The following Laurentide Waltz, wonderful composition taken from the Canadiana Suite by Oscar Peterson, first starts with an intro where Matsumoto proves her excellent control of dynamics and sound and then offers us an exemplary display of her smooth piano phrasing. With peculiar Japanese courtesy and kindness Matsumoto leaves plenty of room to her partner Peter Washington in Gentle Art of Love who, in this rendition of an old original by Oscar Pettiford, comes out with a powerful sound while playing the main theme or taking a solo filled with inspiration and vigour which sums up all of his experience.

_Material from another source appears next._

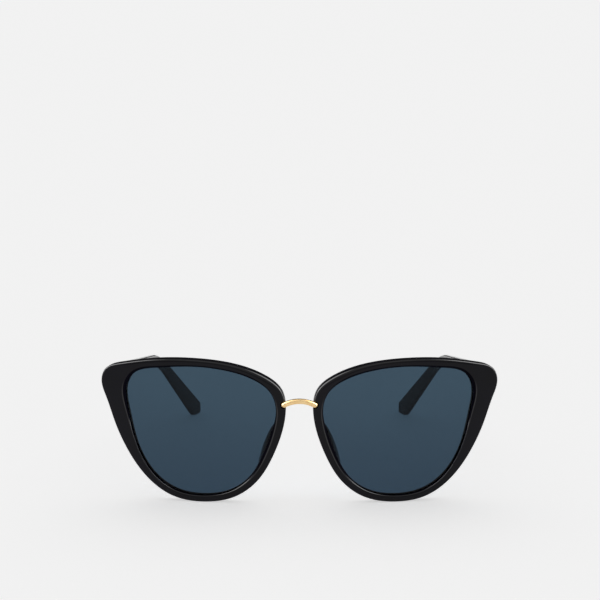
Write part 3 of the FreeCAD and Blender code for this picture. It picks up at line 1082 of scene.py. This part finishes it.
@dataclass
class Temple:
    """One temple: straight to the ear bend, then down and inwards to a broad tip.

    Lengths along Y are measured from the front's foremost line.
    """

    butt: float = 12.0 * MM  # where the centre line starts
    gap: float = 0.3 * MM  # between the butt and the rim's back
    ear: float = 96.0 * MM  # where the bend is
    tip: float = 138.5 * MM  # where the temple ends
    hinge_centre: Place = (68.9 * MM, 46.9 * MM)  # (x, z) of the centre line at the butt
    ear_centre: Place = (59.1 * MM, 34.0 * MM)  # (x, z) of the centre line at the bend
    drop: float = 38.8  # how steeply the tip falls, in degrees
    toe_in: float = 18.8  # how much the tip turns towards the head, in degrees
    half_heights: Colour = (2.6 * MM, 1.45 * MM, 3.6 * MM)  # at the butt, the bend and the tip
    half_thicknesses: Colour = (1.6 * MM, 1.15 * MM, 1.35 * MM)  # at the same places
    bend_radius: float = 42.0 * MM
    tip_rounds: Place = (1.2 * MM, 1.6 * MM)  # the tip's top corner and bottom end corner
    heel_reach: float = 2.0 * MM  # how near the ground the underside starts to level out
    heel_soft: float = 0.5 * MM  # how softly it does
    edge_round: float = 0.75 * MM  # radius of the long edges
    end_round: Place = (0.8 * MM, 1.3 * MM)  # the tip's upright corners, outer and inner
    butt_round: float = 0.25 * MM  # radius of the butt's edges
    mitred: float = 1.0 * MM  # from the centre line's start to the first row
    mitre_reach: float = 9.0 * MM  # how far along the mitre fades
    tip_reach: float = 5.0 * MM  # where the rows begin to close up towards the tip

    def sides(self, centre: Sequence[float], turn: float, halves: Colour) -> list[Bent]:
        """Both sides of the strip round a centre line.

        Each run's ends stand off the centre line by their half widths, square to the run.
        The knee is where the two runs' side lines cross.

        Args:
            centre: The centre line's w at the butt and at the bend.
            turn: How much it falls or turns in behind the bend, in degrees.
            halves: Half width at the butt, the bend and the tip.

        Returns:
            The upper or outer side, and the lower or inner one.
        """
        last = centre[1] - (self.tip - self.ear) * math.tan(math.radians(turn))
        line = np.array([(self.butt, centre[0]), (self.ear, centre[1]), (self.tip, last)])
        made = []
        for way in (1.0, -1.0):
            runs = []
            for k in (0, 1):
                dy, dw = (line[k + 1] - line[k]) / np.linalg.norm(line[k + 1] - line[k])
                runs.append([line[e] + np.array([-dw, dy]) * halves[e] * way for e in (k, k + 1)])
            (a, b), (c, d) = runs
            first, second = (b[1] - a[1]) / (b[0] - a[0]), (d[1] - c[1]) / (d[0] - c[0])
            y = (c[1] - second * c[0] - a[1] + first * a[0]) / (first - second)
            made.append(Bent(tuple(a), (y, a[1] + first * (y - a[0])), tuple(d), self.bend_radius))
        return made

    def limits(self, y: Array) -> list[Array]:
        """The section's top, bottom, outer and inner limits at each y, with the end's rounds.

        At each end round a limit draws in by radius less the circle's height there.

        Args:
            y: Places along the temple, from the front's foremost line.

        Returns:
            Top and bottom heights, and outer and inner distances from the centre plane.
        """
        across = (self.hinge_centre[0], self.ear_centre[0])
        upright = (self.hinge_centre[1], self.ear_centre[1])
        strips = self.sides(upright, self.drop, self.half_heights)
        strips += self.sides(across, self.toe_in, self.half_thicknesses)
        limits = [strip.at(y) for strip in strips]
        low = limits[1]
        soft = 0.5 * (low + np.sqrt(low ** 2 + self.heel_soft ** 2))
        limits[1] = np.where(np.abs(low) < self.heel_reach, soft, np.maximum(low, 0.0))
        for k, radius in enumerate(self.tip_rounds + self.end_round):
            into = np.clip((y - (self.tip - radius)) / radius, 0.0, 1.0)
            drawn = radius * (1.0 - np.sqrt(np.maximum(1.0 - into ** 2, 0.0)))
            limits[k] = limits[k] + (drawn if k % 2 else -drawn)
        return limits

    def shell(self, rim: Rim, sheet: FaceSheet) -> Shell:
        """The temple's surface: a rounded rectangle carried along Y.

        At each Y the rectangle fills the four limits, with corners of the edge radius. The
        first rows follow the rim's back instead of a level Y, which mitres the butt. The
        mitre depends on x, which depends on it, so it is worked out in three rounds.

        Args:
            rim: The rim that the butt meets.
            sheet: The front's sheet.

        Returns:
            The closed surface.
        """
        start = self.butt + self.mitred
        close = np.array([0.0, 0.03, 0.08, 0.15, 0.25, 0.5, 1.0, 2.0, 4.0, 7.0]) * MM
        body = np.linspace(start + 10 * MM, self.tip - self.tip_reach, 230)
        end = self.tip - self.tip_reach * (1.0 - np.sin(np.linspace(0.0, QUARTER, 40)[1:]))
        level = np.concatenate([start + close, body, end])[:, None]
        corner = np.linspace(0.0, QUARTER, 9)
        turn = np.concatenate([corner, corner[::-1]] * 2)
        signs = np.repeat([(1.0, 1.0), (-1.0, 1.0), (-1.0, -1.0), (1.0, -1.0)], len(corner), axis=0)
        fade = 1.0 - ease((level - start) / self.mitre_reach)
        butt = self.butt_round - np.minimum(level - level[0], self.butt_round)
        pull = self.butt_round - np.sqrt(np.maximum(self.butt_round ** 2 - butt ** 2, 0.0))
        x = np.full((len(level), len(turn)), self.hinge_centre[0])
        for _ in range(3):
            mitre = sheet.back_at(x, rim.depth + self.gap) - sheet.front
            y = level + (mitre - start) * fade
            top, bottom, outer, inner = self.limits(y)
            small = 0.49 * np.minimum(top - bottom, outer - inner)
            radius = np.maximum(np.minimum(self.edge_round, small), 1e-5 * MM)
            half_x = 0.5 * (outer - inner) - pull - radius * (1.0 - np.cos(turn))
            half_z = 0.5 * (top - bottom) - pull - radius * (1.0 - np.sin(turn))
            x = 0.5 * (outer + inner) + signs[:, 0] * half_x
            z = 0.5 * (top + bottom) + signs[:, 1] * half_z
        return Shell.capped(np.stack([x, y + sheet.front, z], -1), np.sin(2.0 * turn))

    def build(self, side: Side, rim: Rim, sheet: FaceSheet, plastic: Material) -> None:
        """Makes and dresses one temple."""
        piece = self.shell(rim, sheet).on(side).build(f"temple_arm_{side.tag}")
        finish_piece(piece, f"temple_{side.tag}", "temple_plastic", plastic, f"temple_{side.tag}")


@dataclass
class CarriedOver:
    """Small metal pieces whose modelled shape stays, and the better finish that they get."""

    nodes: tuple[str, ...]  # the CAD nodes' names, less the side's ending
    finish: Material

    def dress(self, side: Side) -> None:
        """Gives one side's pieces their finish.

        Args:
            side: Which side.
        """
        for name in self.nodes:
            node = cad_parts[f"{name}_{side.tag}"]
            for slot in node.material_slots:
                slot.material = self.finish
            log.info("%s: finish %s", node.name, self.finish.name)


# ---------------------------------------------------------------- studio


@dataclass(frozen=True)
class Window:
    """A round soft light far away. Its angles are in degrees."""

    turn: float  # where its middle stands, round from +X towards +Y
    height: float  # elevation of its middle
    full: float  # angular radius inside which it has its whole radiance
    gone: float  # angular radius at which it has faded out
    radiance: float

    @property
    def middle(self) -> Colour:
        """The unit direction of its middle."""
        height, turn = math.radians(self.height), math.radians(self.turn)
        return math.cos(height) * math.cos(turn), math.cos(height) * math.sin(turn), math.sin(height)

    @property
    def span(self) -> Place:
        """Cosines of the angles where it has faded out and where it is full."""
        return math.cos(math.radians(self.gone)), math.cos(math.radians(self.full))

    def seen(self, directions: Array) -> Array:
        """Its radiance in given unit directions."""
        gone, full = self.span
        return self.radiance * ease((directions @ np.array(self.middle) - gone) / (full - gone))

    def node(self, g: Graph, way: Socket) -> Value:
        """The same radiance as nodes."""
        near = g.value("VectorMath", {0: way, 1: self.middle}, "Value", operation="DOT_PRODUCT")
        return near.remapped(*self.span, 0.0, self.radiance)


@dataclass
class Studio:
    """A pale lit floor under a light tent, and the camera. Radiances are before scaling."""

    floor_light: float = 0.887  # radiance that the open floor shows
    walls: float = 0.15  # radiance of the tent's walls
    roof: Window = Window(90.0, 68.0, 15.0, 62.0, 1.0)  # the soft light that lights matt surfaces
    dark: float = 0.04  # radiance of the walls in reflections
    shown: tuple[Window, ...] = (  # the lights that show as reflections
        Window(-90.0, 48.0, 30.0, 82.0, 0.62),
        Window(-7.0, 46.0, 14.0, 28.0, 6.0),
        Window(187.0, 46.0, 14.0, 28.0, 6.0),
        Window(-9.0, 16.0, 12.0, 22.0, 6.0),
        Window(189.0, 16.0, 12.0, 22.0, 6.0),
    )
    eye: Colour = (0.2 * MM, 650.0 * MM, 197.0 * MM)  # camera: aside, before the front, height
    pitch: float = 10.54  # how far the camera looks down, in degrees
    lens: float = 110.36  # focal length on a 36 mm sensor
    floor_reach: float = 12.0  # from the middle to the sheet's edges

    def scale(self, albedo: float, glow: float) -> float:
        """What the tent is multiplied by so that the open floor has its radiance.

        The floor's radiance is its glow, plus its albedo over pi times the integral over
        the upper half of radiance times the cosine from the upright.

        Args:
            albedo: The floor's reflectance.
            glow: The floor's own radiance.

        Returns:
            The factor.
        """
        heights = (np.arange(400) + 0.5) / 400
        turns = (np.arange(800) + 0.5) / 800 * FULL_TURN
        z, a = np.meshgrid(heights, turns, indexing="ij")
        level = np.sqrt(1.0 - z * z)
        directions = np.stack([level * np.cos(a), level * np.sin(a), z], -1)
        falling = ((self.walls + self.roof.seen(directions)) * z).mean() * FULL_TURN
        return (self.floor_light - glow) * math.pi / (albedo * falling)

    def build_world(self, albedo: float, glow: float) -> None:
        """Writes the tent into the world's nodes.

        The camera sees a plain pale backdrop. Reflections see the lights that are there for
        them, and matt surfaces are lit by the roof and the walls.

        Args:
            albedo: The floor's reflectance.
            glow: The floor's own radiance.
        """
        world = bpy.data.worlds.new("light_tent")
        bpy.context.scene.world = world
        world.use_nodes = True
        g = Graph(world.node_tree)
        way = g.node("TexCoord").outputs["Generated"]
        path = g.node("LightPath").outputs
        matt = (self.walls + self.roof.node(g, way)) * self.scale(albedo, glow)
        mirrored = sum((window.node(g, way) for window in self.shown), self.dark)
        light = matt + (mirrored - matt) * Value(g, path["Is Glossy Ray"])
        strengths = (light, self.floor_light)
        tent, plain = (g.node("Background", {"Color": WHITE, "Strength": s}).outputs[0] for s in strengths)
        g.node("OutputWorld", {"Surface": g.mix_shader(path["Is Camera Ray"], tent, plain)})

    def build_floor(self, level: float, paper: Material) -> None:
        """Lays the floor: one square sheet at the level that the sunglasses stand on.

        Args:
            level: Height of the sheet.
            paper: Its finish.
        """
        grid = np.linspace(-self.floor_reach, self.floor_reach, 9)
        y, x = np.meshgrid(grid, grid, indexing="ij")
        points = np.stack([x, y, np.full_like(x, level)], -1).reshape(-1, 3)
        mesh = bpy.data.meshes.new("floor")
        mesh.from_pydata(points.tolist(), [], lattice(9, 9, False, False).tolist())
        mesh.materials.append(paper)
        floor = bpy.data.objects.new("floor", mesh)
        bpy.context.scene.collection.objects.link(floor)

    def build_camera(self, sheet: FaceSheet) -> None:
        """Sets the camera before and above the sunglasses, turned to face them squarely.

        Args:
            sheet: The front's sheet.
        """
        data = bpy.data.cameras.new("camera")
        data.sensor_width = 36.0
        data.lens = self.lens
        data.clip_start = 0.01
        data.clip_end = 100.0
        camera = bpy.data.objects.new("camera", data)
        camera.location = (self.eye[0], sheet.front - self.eye[1], self.eye[2])
        camera.rotation_euler = (math.radians(90.0 - self.pitch), 0.0, 0.0)
        bpy.context.scene.collection.objects.link(camera)
        bpy.context.scene.camera = camera


def main() -> None:
    """Builds the sunglasses and the studio, and dresses every piece."""
    logging.basicConfig(level=logging.INFO, format="%(name)s: %(message)s")
    bridge = BridgeWire()
    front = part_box("bridge")[0].y + bridge.radius - bridge.stand_off
    sheet = FaceSheet(radius=300.0 * MM, front=front)
    studio = Studio()
    studio.build_camera(sheet)
    bpy.context.scene.view_settings.view_transform = "Standard"

    black = PolishedPlastic("black_acetate").build()
    pad_black = PolishedPlastic("pad_black", smooth=0.22, peel=1.2 * MM).build()
    # a barely glossy finish that keeps the band round each lens opening darker than the face
    cut = PolishedPlastic("black_matt_band", gloss=0.03, smooth=0.45, peel=0.6 * MM).build()
    tint = TintedLens("lens_blue_grey").build()
    gold = DrawnMetal("gold_plate", (0.93, 0.67, 0.34), (0.86, 0.58, 0.26), 0.34).build()
    upright = (1.0, 1.0, 0.06)
    steel = DrawnMetal("hinge_brushed", (0.62, 0.61, 0.59), (0.45, 0.44, 0.42), 0.26, upright).build()
    screw = DrawnMetal("screw_turned", (0.70, 0.69, 0.68), (0.50, 0.49, 0.48), 0.20).build()
    core = DrawnMetal("core_drawn", (0.55, 0.55, 0.55), (0.42, 0.42, 0.42), 0.30, (1.0, 0.05, 1.0)).build()
    metals = (
        CarriedOver(("hinge_front_leaf", "hinge_temple_leaf"), steel),
        CarriedOver(("hinge_screw", "hinge_front_leaf_screws", "hinge_temple_leaf_screws"), screw),
        CarriedOver(("temple_core",), core),
    )

    rim = Rim()
    bridge.build(sheet, gold)
    for side in Side:
        rim.build(side, sheet, bridge, black, cut)
        Lens().build(side, rim, sheet, tint)
        NosePad().build(side, rim, sheet, pad_black)
        Temple().build(side, rim, sheet, black)
        for metal in metals:
            metal.dress(side)
    paper = PaperFloor("light_table")
    studio.build_floor(0.0, paper.build())
    studio.build_world(paper.colour[0], paper.glow)


if __name__ == "__main__":
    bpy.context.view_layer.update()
    main()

Matsumoto, indeed, though provided with excellent technical skills, reveals a wise dispense of her abilities and knows the right moment to show them: a proof of great intelligence and sensitivity. Moreover, tunes like Moon River, or title track itself, denotes Matsumoto’s arrangement talent being able to rewrite the classics of jazz equipping them with freshness and bounce making full use of the trio format context and the qualities of her partners.


JJ, a driving original from the pianist, as she herself affirms in the liner notes, arises from that willingness to show how jazz shouldn’t always be addressed as a snob or too much intellectual music remembering us of its original matrix of spontaneous happyness and gaiety, a goal achieved by the trio thanks to its dynamic and irresistible playing of this fast-paced bebop-styled tune, among the best of the album. How Blues can hide itself even in the most unexpected situations, is shown by Matsumoto in her reinvented Danny Boy, an Irish folk traditional song elevated to jazz standard by jazzmen such as Art Tatum or Bill Evans, through deep feeling and an expressive taste moving all along the breathes and pauses dispersed in this her arrangement.

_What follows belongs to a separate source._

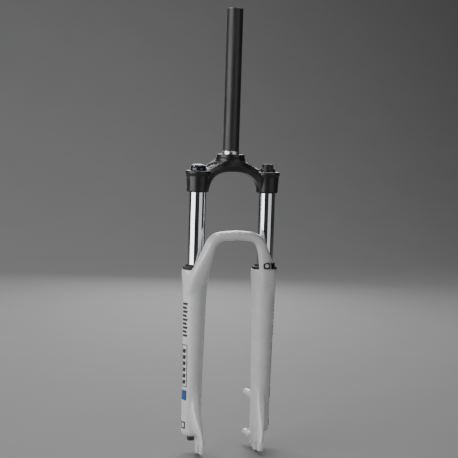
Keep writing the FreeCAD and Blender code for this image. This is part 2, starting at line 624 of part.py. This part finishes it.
# The screw's shank sits in a plain hole in the casting; the tab's back follows the casting.
screw_solid = on_arch_foot(guide_screw())
screw_hole = on_arch_foot(rod(2.0, V(-4.6, -8, 0), 10.8, V(0, 1, 0)))
lowers.Shape = flat_first(lowers.Shape.cut(screw_hole))
solid_feature("hose_guide", on_arch_foot(hose_guide()).cut(lowers.Shape).cut(screw_solid))
solid_feature("hose_guide_screw", screw_solid)


# ---------------------------------------------------------------- check and write

document.recompute()

for thing in document.Objects:
    if "Invalid" in thing.State or "Error" in thing.State:
        raise RuntimeError("%s failed: %s" % (thing.Label, thing.State))

os.makedirs("parts", exist_ok=True)
for thing in SUB_PARTS:
    shape = thing.Shape
    if shape.isNull() or not shape.isValid() or not shape.Solids:
        raise RuntimeError(thing.Label + " has no valid solid")
    print("%-20s solids %d volume %9.1f" % (thing.Label, len(shape.Solids), shape.Volume))
for thing in SUB_PARTS:
    thing.Shape.exportStep("parts/%s.step" % thing.Label)
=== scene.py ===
import json
import math

import bmesh
import bpy
from mathutils import Matrix, Vector
from mathutils.bvhtree import BVHTree


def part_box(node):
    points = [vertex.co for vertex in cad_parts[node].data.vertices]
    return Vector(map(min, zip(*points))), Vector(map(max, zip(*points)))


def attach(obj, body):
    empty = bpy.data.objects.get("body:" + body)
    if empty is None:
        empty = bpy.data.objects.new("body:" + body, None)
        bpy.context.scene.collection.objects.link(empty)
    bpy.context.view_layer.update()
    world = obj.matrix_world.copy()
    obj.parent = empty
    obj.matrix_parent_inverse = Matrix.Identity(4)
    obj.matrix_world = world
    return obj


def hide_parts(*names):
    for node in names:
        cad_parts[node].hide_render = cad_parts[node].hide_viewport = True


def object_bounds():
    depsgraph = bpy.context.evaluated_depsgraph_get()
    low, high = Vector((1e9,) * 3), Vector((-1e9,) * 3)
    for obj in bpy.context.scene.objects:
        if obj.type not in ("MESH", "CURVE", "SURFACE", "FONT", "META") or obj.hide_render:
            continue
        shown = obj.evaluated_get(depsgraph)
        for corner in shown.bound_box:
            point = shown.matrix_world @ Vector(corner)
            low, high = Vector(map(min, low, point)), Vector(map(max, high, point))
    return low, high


# Looks of a bicycle suspension fork. Metres, Z up along the steerer, the fork's front is -Y.

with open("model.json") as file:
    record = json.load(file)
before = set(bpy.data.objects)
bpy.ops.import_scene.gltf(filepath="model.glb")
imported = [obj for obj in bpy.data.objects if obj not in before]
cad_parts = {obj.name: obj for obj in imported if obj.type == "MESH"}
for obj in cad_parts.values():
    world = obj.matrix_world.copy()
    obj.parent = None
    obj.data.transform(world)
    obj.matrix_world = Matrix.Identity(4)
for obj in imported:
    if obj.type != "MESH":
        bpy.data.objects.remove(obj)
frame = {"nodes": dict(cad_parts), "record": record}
cad_box = [list(corner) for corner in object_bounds()]
nodes = frame["nodes"]
scene = bpy.context.scene
MM = 0.001

LEG = {side: (Vector(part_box("stanchion_" + side)[0]) + Vector(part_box("stanchion_" + side)[1])) / 2
       for side in ("left", "right")}
SIGN = {"left": 1, "right": -1}


# ---------------------------------------------------------------- materials

class Paint:
    """A Principled material with short ways to add noise, bump and edge wear."""

    def __init__(self, name, color, rough, metal=0.0, **sockets):
        self.material = bpy.data.materials.new(name)
        self.material.use_nodes = True
        self.tree = self.material.node_tree
        self.shader = self.tree.nodes["Principled BSDF"]
        self.shader.inputs["Base Color"].default_value = (*color, 1)
        self.shader.inputs["Roughness"].default_value = rough
        self.shader.inputs["Metallic"].default_value = metal
        for socket, value in sockets.items():
            self.shader.inputs[socket.replace("_", " ")].default_value = value
        self.coords = self.tree.nodes.new("ShaderNodeTexCoord").outputs["Object"]
        self.normal = None

    def link(self, output, target):
        self.tree.links.new(output, target)

    def noise(self, scale, detail=4.0, stretch=(1, 1, 1)):
        """Noise in the part's own coordinates; scale is in features per metre."""
        place = self.tree.nodes.new("ShaderNodeMapping")
        place.inputs["Scale"].default_value = stretch
        texture = self.tree.nodes.new("ShaderNodeTexNoise")
        texture.inputs["Scale"].default_value = scale
        texture.inputs["Detail"].default_value = detail
        self.link(self.coords, place.inputs["Vector"])
        self.link(place.outputs["Vector"], texture.inputs["Vector"])
        return texture.outputs["Fac"]

    def span(self, value, low, high, start=0.0, end=1.0):
        """Map a value from (start, end) to (low, high)."""
        node = self.tree.nodes.new("ShaderNodeMapRange")
        node.inputs["From Min"].default_value = start
        node.inputs["From Max"].default_value = end
        node.inputs["To Min"].default_value = low
        node.inputs["To Max"].default_value = high
        self.link(value, node.inputs["Value"])
        return node.outputs["Result"]

    def mix(self, factor, first, second):
        """Blend two colours by a factor; either may be a plain colour or an output."""
        node = self.tree.nodes.new("ShaderNodeMix")
        node.data_type = "RGBA"
        self.link(factor, node.inputs["Factor"])
        for socket, value in ((node.inputs[6], first), (node.inputs[7], second)):
            if isinstance(value, tuple):
                socket.default_value = (*value, 1)
            else:
                self.link(value, socket)
        return node.outputs[2]

    def color(self, output):
        self.link(output, self.shader.inputs["Base Color"])

    def rough(self, output):
        self.link(output, self.shader.inputs["Roughness"])

    def bump(self, height, depth, strength=1.0):
        node = self.tree.nodes.new("ShaderNodeBump")
        node.inputs["Distance"].default_value = depth
        node.inputs["Strength"].default_value = strength
        self.link(height, node.inputs["Height"])
        if self.normal is not None:
            self.link(self.normal, node.inputs["Normal"])
        self.normal = node.outputs["Normal"]
        self.link(self.normal, self.shader.inputs["Normal"])

    def edges(self, low, high):
        """1 on convex edges, 0 elsewhere."""
        shape = self.tree.nodes.new("ShaderNodeNewGeometry").outputs["Pointiness"]
        return self.span(shape, 0, 1, low, high)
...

After a first part of the album prevalently deferent to the jazz Greats of the past and their legacy, Matsumoto selfcreates a more personal niche with Goodbye Mr. Miller, a composition written on the emotional tide of the late pianist Mulgrew Miller, passed away in 2013, another of her piano references, before closing with her Hometown. Here the pianist manages to translate in music that nostalgia that Japanese people often feel for their furusato, the Japanese word for “homeland”, in a all-consuming ballad from which exudes all the love for Tottori, the city where the pianist was born and bred. These feelings, so frequent in a modern Japan often Tokyo-centric, who causes the moving of many people from other parts of Japan to the capital metropolis, (looking for job, study or other reasons) comes to surface at the end of the album evoking the same bittersweet taste felt, as told by Matsumoto in the liner notes: «by those who come back to their native place to discover that some people you expected to meet again left or passed away and some new people took their places. […] Even if today I live in a faraway city, my heart is always in my hometown. I wish that this my composition could become for all the listeners the place of heart they’re longing to come back.»


The impression left in the conclusion of this recording is that of a real artistic account given by a still-growing musician, almost a a travel journal, provided with that vital approach and deep love for jazz with which Matsumoto lives her life, a feeling that the listeners can’t help but to be affected.